* **YOUR INSTRUCTIONS**
Write every line of the material out exactly as shown.

━━━━━━━━━━━━━━━━━━━━━━━━━━━━━━

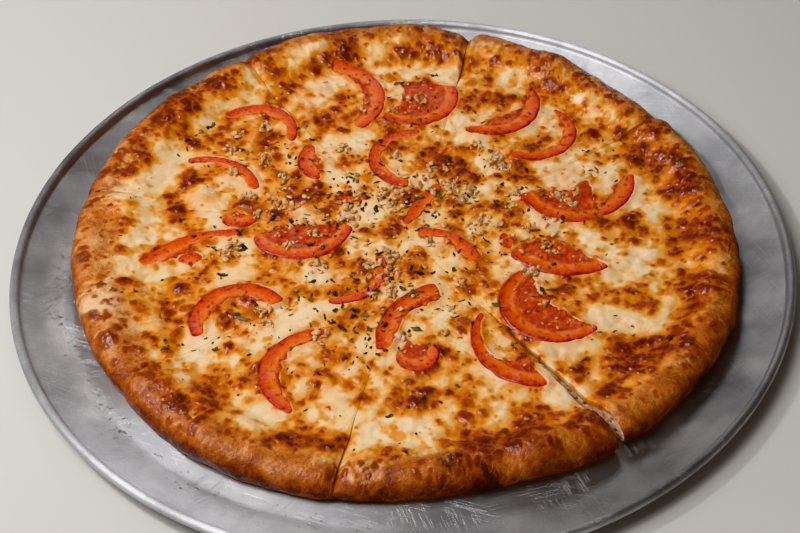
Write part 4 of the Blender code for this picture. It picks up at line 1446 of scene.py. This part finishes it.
FLOOR_HALF = 3000.0
FLOOR_DROP = 0.4
CAMERA_AIM = (-1.0, -2.4, 0.0)
CAMERA_DISTANCE = 920.0
CAMERA_DOWN = 43.67
CAMERA_ROLL = -1.83
CAMERA_LENS = 78.75
LIGHT_DISTANCE = 1200.0

# Soft lights: angle round the pan, angle above the table, width, height and power in watts.
LIGHTS = {
    "key": (204.0, 58.0, 800.0, 900.0, 7.3),
    "strip": (208.0, 62.0, 200.0, 600.0, 2.9),
    "sparkle": (170.0, 50.0, 90.0, 90.0, 4.2),
    "low_left": (145.0, 24.0, 500.0, 400.0, 0.9),
    "back": (94.0, 40.0, 340.0, 340.0, 1.0),
    "low_back": (72.0, 12.0, 300.0, 100.0, 0.5),
    "front": (282.0, 24.0, 800.0, 400.0, 1.0),
    "ceiling": (90.0, 82.0, 600.0, 600.0, 0.5),
}
ROOM_TINT = (1.0, 0.88, 0.74, 1.0)
ROOM_STRENGTH = 0.075


def add_object(name, data):
    """A new object in the scene."""
    made = bpy.data.objects.new(name, data)
    bpy.context.scene.collection.objects.link(made)
    return made


def add_floor():
    """A large square just under the pan."""
    corners = np.array([(-1, -1, 0), (1, -1, 0), (1, 1, 0), (-1, 1, 0)]) * FLOOR_HALF * METRES
    data = bpy.data.meshes.new("floor")
    data.from_pydata(corners.tolist(), [], [(0, 1, 2, 3)])
    made, _, shader = new_material("Pale floor", Roughness=0.8)
    shader.inputs["Base Color"].default_value = colour(206, 203, 198)
    data.materials.append(made)
    floor = add_object("floor", data)
    floor.location.z = -FLOOR_DROP * METRES


def add_softbox(name, around, up, width, height, power):
    """A soft light that faces the pan, from an angle round it and an angle above the table."""
    data = bpy.data.lights.new(name, "AREA")
    data.shape, data.size, data.size_y = "RECTANGLE", width * METRES, height * METRES
    data.energy = power
    lamp = add_object(name, data)
    around, up = math.radians(around), math.radians(up)
    across, rise = LIGHT_DISTANCE * METRES * math.cos(up), LIGHT_DISTANCE * METRES * math.sin(up)
    lamp.location = (across * math.cos(around), across * math.sin(around), rise)
    lamp.rotation_euler = lamp.location.to_track_quat("Z", "Y").to_euler()


def add_camera():
    """The camera at its distance from the aim, pitched down and rolled about its own line of sight."""
    data = bpy.data.cameras.new("camera")
    data.lens = CAMERA_LENS
    data.clip_end = 20.0
    camera = add_object("camera", data)
    down = math.radians(CAMERA_DOWN)
    back = np.array([0.0, -math.cos(down), math.sin(down)])
    camera.location = (np.array(CAMERA_AIM) + CAMERA_DISTANCE * back) * METRES
    pitch = Matrix.Rotation(math.pi / 2 - down, 3, "X")
    camera.rotation_euler = (pitch @ Matrix.Rotation(math.radians(CAMERA_ROLL), 3, "Z")).to_euler()
    bpy.context.scene.camera = camera


add_floor()
for name, values in LIGHTS.items():
    add_softbox(name, *values)
add_camera()
world = bpy.data.worlds.new("studio")
world.use_nodes = True
world.node_tree.nodes["Background"].inputs["Color"].default_value = ROOM_TINT
world.node_tree.nodes["Background"].inputs["Strength"].default_value = ROOM_STRENGTH
bpy.context.scene.world = world
bpy.context.scene.view_settings.view_transform = "Khronos PBR Neutral"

━━━━━━━━━━━━━━━━━━━━━━━━━━━━━━

* **WRITTEN RESPONSE**
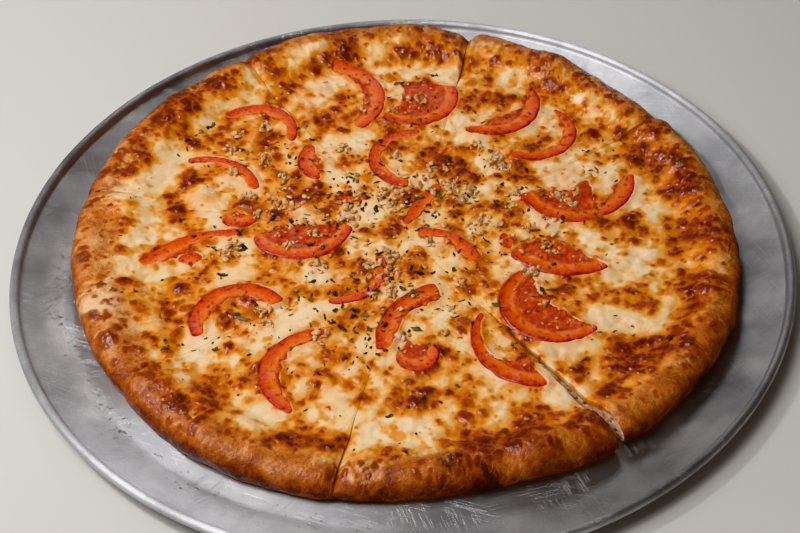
Write part 4 of the Blender code for this picture. It picks up at line 1446 of scene.py. This part finishes it.
FLOOR_HALF = 3000.0
FLOOR_DROP = 0.4
CAMERA_AIM = (-1.0, -2.4, 0.0)
CAMERA_DISTANCE = 920.0
CAMERA_DOWN = 43.67
CAMERA_ROLL = -1.83
CAMERA_LENS = 78.75
LIGHT_DISTANCE = 1200.0

# Soft lights: angle round the pan, angle above the table, width, height and power in watts.
LIGHTS = {
    "key": (204.0, 58.0, 800.0, 900.0, 7.3),
    "strip": (208.0, 62.0, 200.0, 600.0, 2.9),
    "sparkle": (170.0, 50.0, 90.0, 90.0, 4.2),
    "low_left": (145.0, 24.0, 500.0, 400.0, 0.9),
    "back": (94.0, 40.0, 340.0, 340.0, 1.0),
    "low_back": (72.0, 12.0, 300.0, 100.0, 0.5),
    "front": (282.0, 24.0, 800.0, 400.0, 1.0),
    "ceiling": (90.0, 82.0, 600.0, 600.0, 0.5),
}
ROOM_TINT = (1.0, 0.88, 0.74, 1.0)
ROOM_STRENGTH = 0.075


def add_object(name, data):
    """A new object in the scene."""
    made = bpy.data.objects.new(name, data)
    bpy.context.scene.collection.objects.link(made)
    return made


def add_floor():
    """A large square just under the pan."""
    corners = np.array([(-1, -1, 0), (1, -1, 0), (1, 1, 0), (-1, 1, 0)]) * FLOOR_HALF * METRES
    data = bpy.data.meshes.new("floor")
    data.from_pydata(corners.tolist(), [], [(0, 1, 2, 3)])
    made, _, shader = new_material("Pale floor", Roughness=0.8)
    shader.inputs["Base Color"].default_value = colour(206, 203, 198)
    data.materials.append(made)
    floor = add_object("floor", data)
    floor.location.z = -FLOOR_DROP * METRES


def add_softbox(name, around, up, width, height, power):
    """A soft light that faces the pan, from an angle round it and an angle above the table."""
    data = bpy.data.lights.new(name, "AREA")
    data.shape, data.size, data.size_y = "RECTANGLE", width * METRES, height * METRES
    data.energy = power
    lamp = add_object(name, data)
    around, up = math.radians(around), math.radians(up)
    across, rise = LIGHT_DISTANCE * METRES * math.cos(up), LIGHT_DISTANCE * METRES * math.sin(up)
    lamp.location = (across * math.cos(around), across * math.sin(around), rise)
    lamp.rotation_euler = lamp.location.to_track_quat("Z", "Y").to_euler()


def add_camera():
    """The camera at its distance from the aim, pitched down and rolled about its own line of sight."""
    data = bpy.data.cameras.new("camera")
    data.lens = CAMERA_LENS
    data.clip_end = 20.0
    camera = add_object("camera", data)
    down = math.radians(CAMERA_DOWN)
    back = np.array([0.0, -math.cos(down), math.sin(down)])
    camera.location = (np.array(CAMERA_AIM) + CAMERA_DISTANCE * back) * METRES
    pitch = Matrix.Rotation(math.pi / 2 - down, 3, "X")
    camera.rotation_euler = (pitch @ Matrix.Rotation(math.radians(CAMERA_ROLL), 3, "Z")).to_euler()
    bpy.context.scene.camera = camera


add_floor()
for name, values in LIGHTS.items():
    add_softbox(name, *values)
add_camera()
world = bpy.data.worlds.new("studio")
world.use_nodes = True
world.node_tree.nodes["Background"].inputs["Color"].default_value = ROOM_TINT
world.node_tree.nodes["Background"].inputs["Strength"].default_value = ROOM_STRENGTH
bpy.context.scene.world = world
bpy.context.scene.view_settings.view_transform = "Khronos PBR Neutral"